Catalina Arias

Personal information
- Full name: Catalina Ignacia Arias Florido
- Date of birth: 24 May 2007 (age 18)
- Place of birth: Chile
- Position(s): Defender

Team information
- Current team: Colo-Colo

Youth career
- Colegio Antilhue
- 2019–2025: Colo-Colo

Senior career*
- Years: Team / Apps / (Gls)
- 2025–: Colo-Colo

International career^{‡}
- 2023–2024: Chile U17 / 3 / (0)
- 2025–: Chile / 1 / (0)

= Catalina Arias =

Chilean footballer (born 2007)

Catalina Ignacia Arias Florido (born 24 May 2007) is a Chilean footballer who plays as a defender for Colo-Colo and the Chile women's national team.

==Club career==
As a youth player, Arias represented the football team of her high school, Colegio Antilhue, at the same time she played for the Colo-Colo youth ranks.
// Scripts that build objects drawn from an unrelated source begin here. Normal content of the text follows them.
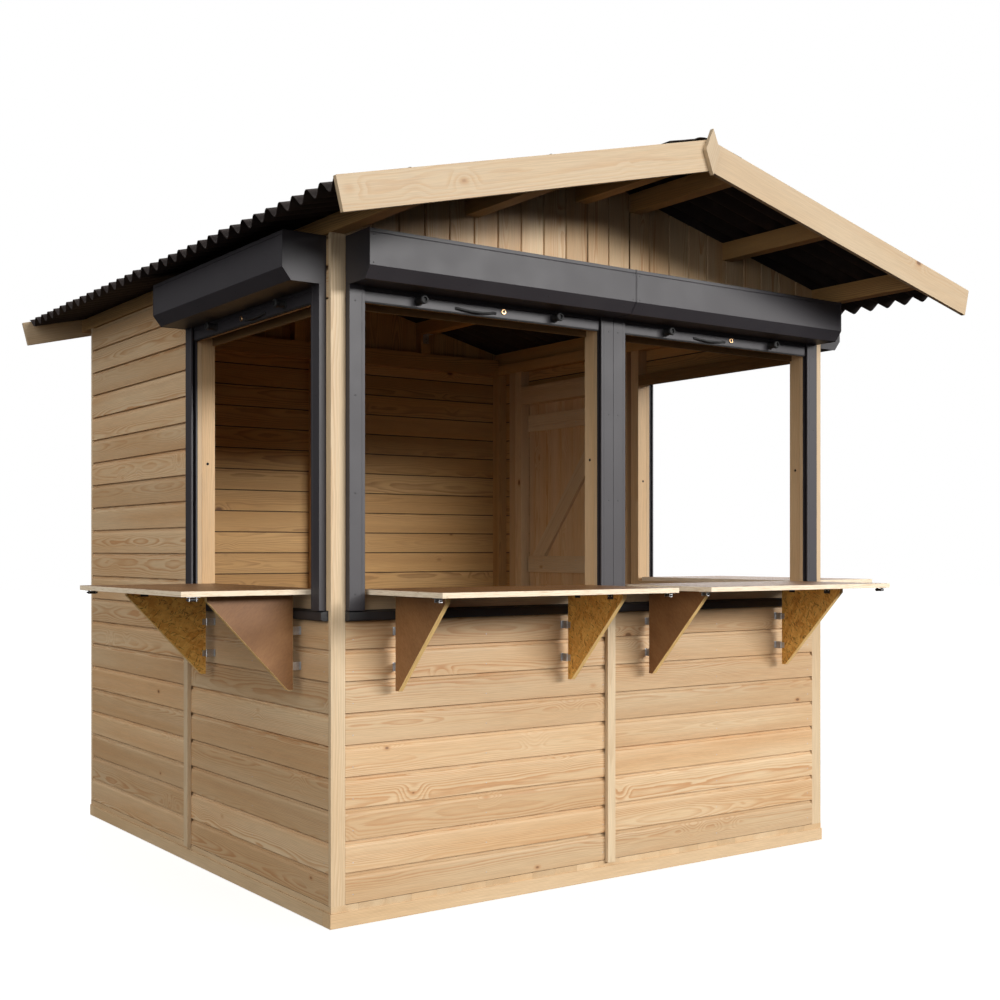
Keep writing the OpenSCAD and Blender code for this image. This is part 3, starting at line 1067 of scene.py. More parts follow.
@dataclass(frozen=True)
class Rubber(Finish):
    """Moulded black rubber, matt with a dusty bloom."""

    base: Colour = (0.016, 0.016, 0.017)
    bloom: Colour = (0.05, 0.05, 0.05)

    def mixed(self, recipe: Recipe) -> Material:
        """A soft bloom over a grainy skin.

        Args:
            recipe: the new material's nodes.

        Returns:
            The finished material.
        """
        place = recipe.place()
        bloom = recipe.noise(place, 40.0, 3.0)
        skin = recipe.noise(place, 900.0, 2.0)
        colour = recipe.mix(recipe.spread(bloom, 0.4, 0.7, 0.0, 0.5), self.base, self.bloom)
        recipe.bump(skin, 0.2, 0.3 * MM)
        return recipe.surface(Base_Color=colour, Roughness=0.7, Specular_IOR_Level=0.4)


@dataclass(frozen=True)
class Paper(Finish):
    """Plain pale studio floor, lit through from below like a light table."""

    tint: Colour = (0.86, 0.86, 0.86)
    glow: float = 0.0

    def mixed(self, recipe: Recipe) -> Material:
        """Even paper with a very faint mottle.

        Args:
            recipe: the new material's nodes.

        Returns:
            The finished material.
        """
        mottle = recipe.noise(recipe.place(), 1.2, 2.0)
        colour = recipe.mix(recipe.spread(mottle, 0.3, 0.7, 0.0, 0.25), self.tint,
                            tuple(c * 0.985 for c in self.tint))
        return recipe.surface(Base_Color=colour, Roughness=0.9, Specular_IOR_Level=0.1,
                              Emission_Color=(1.0, 1.0, 1.0), Emission_Strength=self.glow)


CLADDING = Pine("pine_cladding", warm=(0.60, 0.39, 0.205), late=(0.46, 0.205, 0.068),
                ring_gap=0.0036, contrast=0.72, knots=0.42)
JAMB_PINE = Pine("pine_jamb", pale=(0.62, 0.44, 0.255), warm=(0.56, 0.365, 0.185), contrast=0.45)
FRAME_PINE = Pine("pine_frame", pale=(0.68, 0.51, 0.32), warm=(0.62, 0.43, 0.24), contrast=0.4,
                  knots=0.22)
VERGE_PINE = Pine("pine_verge", pale=(0.53, 0.415, 0.275), warm=(0.49, 0.36, 0.22), contrast=0.34,
                  ring_gap=0.005)
TRIM_PINE = Pine("pine_trim", pale=(0.71, 0.56, 0.37), warm=(0.66, 0.48, 0.29), contrast=0.34,
                 ring_gap=0.005, knots=0.14)
# Painted shade: a darker, more saturated copy of the pine for the frame inside the stall and the
# boards' inner faces, which stand in shade.
SHADED_INNER_PINE = Pine("pine_inner_shade", pale=(0.58, 0.355, 0.145), warm=(0.51, 0.285, 0.10),
                  late=(0.21, 0.088, 0.026), contrast=0.55, roughness=0.62)
# Painted shade: very dark pine for the window heads, standing in for the shade under the shutter
# boxes.
SHADED_HEAD_PINE = Pine("pine_head_shade", pale=(0.24, 0.145, 0.06), warm=(0.20, 0.11, 0.04),
                 late=(0.11, 0.05, 0.02))
# Painted shade: near-black pine on the boards' inner chamfers and grooves, darkening the joint
# lines where shade falls.
SHADED_JOINT_PINE = Pine("pine_joint_shade", pale=(0.085, 0.045, 0.018), warm=(0.065, 0.032, 0.012),
                  late=(0.04, 0.018, 0.007))
FLOOR_PINE = Pine("pine_floor", contrast=0.45)
FILM = FilmFace("film_face")
STRANDS = StrandBoard("strand_board")
EDGE = SawnEdge("sawn_edge")
STRAND_EDGE = SawnEdge("strand_edge", light=(0.95, 0.65, 0.27), dark=(0.60, 0.32, 0.10))
ANTHRACITE = PowderCoat("anthracite_coat")
DARK_COAT = PowderCoat("dark_coat", base=(0.022, 0.022, 0.024), dust=(0.05, 0.05, 0.05))
BITUMEN = BitumenSheet("bitumen_sheet")
ZINC = Metal("zinc_plate")
BRASS = Metal("lock_brass", base=(0.42, 0.235, 0.13), worn=(0.30, 0.16, 0.08), roughness=0.6)
RUBBER = Rubber("black_rubber")
# Painted shade: the near-black finish of low domes that stand in for holes.
HOLE_SHADE = Rubber("bolt_hole", base=(0.006, 0.005, 0.004), bloom=(0.012, 0.01, 0.008))


# ---- timber ----------------------------------------------------------------------------------


def axis_vector(k: int) -> Vector:
    """Unit vector along axis 0, 1 or 2."""
    return Vector([1.0 if i == k else 0.0 for i in range(3)])


def axis_place(k: int) -> Place:
    """Places outline and depth numbers with the depth along axis k."""
    i, j = (k + 1) % 3, (k + 2) % 3
    return lambda a, b, d: axis_vector(i) * a + axis_vector(j) * b + axis_vector(k) * d


@dataclass
class Timber:
    """Plain bars: each CAD solid becomes a planed bar with eased edges and its own grain."""

    name: str
    node: str
    finish: Finish
    slot: str = "frame_pine"
    body: str = STALL
    ease: float = 2.0 * MM
    seed: int = 1
    rise: float = 0.0

    def build(self) -> None:
        """Makes all bars of the node as one piece."""
        rng = random.Random(self.seed)
        skin = Skin()
        for solid in solids_of(self.node):
            self.bar(skin, solid, rng)
        skin.fit(self.name, [self.finish], self.body, self.slot, self.node)

    def bar(self, skin: Skin, solid: Solid, rng: random.Random) -> None:
        """Adds one bar, its fibres along its longest side.

        Args:
            skin: the piece's skin.
            solid: the CAD bar.
            rng: the piece's source of chance.
        """
        k = solid.longest()
        size = solid.high - solid.low
        across = max((i for i in range(3) if i != k), key=lambda i: size[i])
        grain = Grain.cut(rng, axis_vector(k), axis_vector(across), solid.middle)
        skin.prism(solid.outline(k), (solid.low[k], solid.high[k] + self.rise), axis_place(k),
                   grain, self.ease, min(self.ease, 1.2 * MM))


@dataclass
class Plates(Timber):
    """Flat boards whose outline lies across the given axis, such as bargeboards and braces."""

    thin_axis: int = 1

    def bar(self, skin: Skin, solid: Solid, rng: random.Random) -> None:
        """Adds one board, its fibres along its longest edge.

        Args:
            skin: the piece's skin.
            solid: the CAD board.
            rng: the piece's source of chance.
        """
        k = self.thin_axis
        outline = solid.outline(k)
        edges = [(Vector(outline[i - 1]), Vector(outline[i])) for i in range(len(outline))]
        start, end = max(edges, key=lambda e: (e[1] - e[0]).length)
        place = axis_place(k)
        way = (end - start).normalized()
        along = place(way.x, way.y, 0)
        grain = Grain.cut(rng, along, along.cross(axis_vector(k)), solid.middle)
        skin.prism(outline, (solid.low[k], solid.high[k]), place, grain, self.ease,
                   min(self.ease, 1.5 * MM))


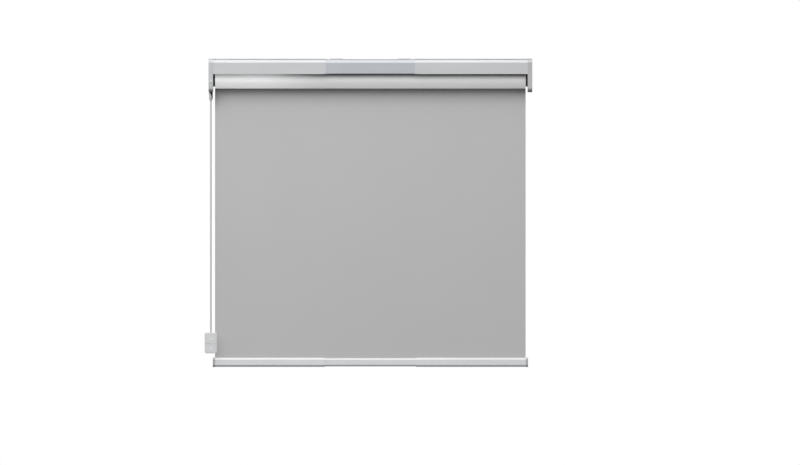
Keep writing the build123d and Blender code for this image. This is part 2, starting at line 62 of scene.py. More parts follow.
# ---- camera: the photograph's frame, 3.091 mm to a pixel in the plane of the roll ------------------------------
PX = 0.003091
DIST = 40.0
cam_data = bpy.data.cameras.new("camera")
cam_data.sensor_width = 36.0
cam_data.lens = 36.0 * DIST / (800 * PX)
cam_data.clip_start, cam_data.clip_end = 1.0, 120.0
cam = bpy.data.objects.new("camera", cam_data)
cam.location = ((400 - 370.4) * PX, -0.04 - DIST, (66.52 - 232.5) * PX)
cam.rotation_euler = (math.radians(90), 0, 0)
SC.collection.objects.link(cam)
SC.camera = cam


# ---- mesh helpers ------------------------------------------------------------------------------------------------
def mesh_object(name, verts, faces, smooth=True, recalc=True):
    me = bpy.data.meshes.new(name)
    me.from_pydata([tuple(map(float, v)) for v in verts], [], faces)
    if recalc:
        bm = bmesh.new()
        bm.from_mesh(me)
        bmesh.ops.recalc_face_normals(bm, faces=bm.faces)
        bm.to_mesh(me)
        bm.free()
    me.polygons.foreach_set("use_smooth", [smooth] * len(me.polygons))
    me.update()
    o = bpy.data.objects.new(name, me)
    SC.collection.objects.link(o)
    return o


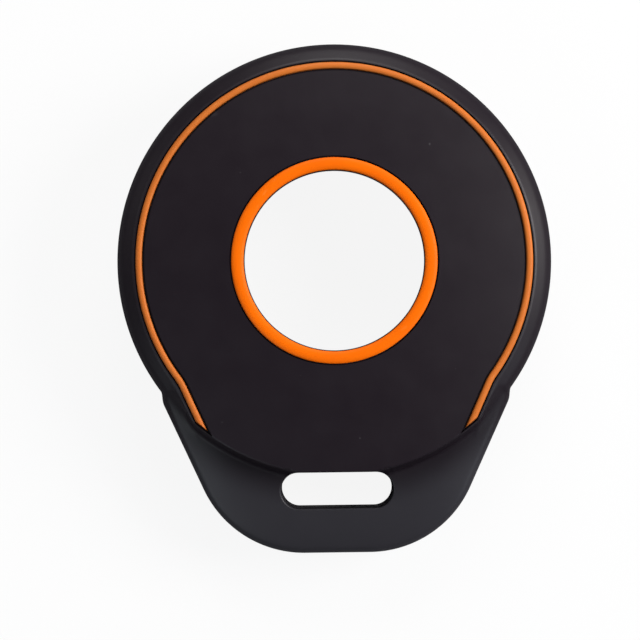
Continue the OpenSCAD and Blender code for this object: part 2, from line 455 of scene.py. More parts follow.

She came to Colo-Colo in 2019, became the team captain of the under-19's and was promoted to the first team in March 2025, signing a three-year professional contract.

==International career==
A member of the Chile national under-17 team since 2023, Arias represented them in the 2024 South American Championship.

At senior level, Arias made her debut in the 5–0 win against Bolivia on 3 July 2025 in Santiago, Chile.

==Personal life==
She is the cousin of the footballer Martina Osses Arias, who represented Chile at under-20 level in 2020.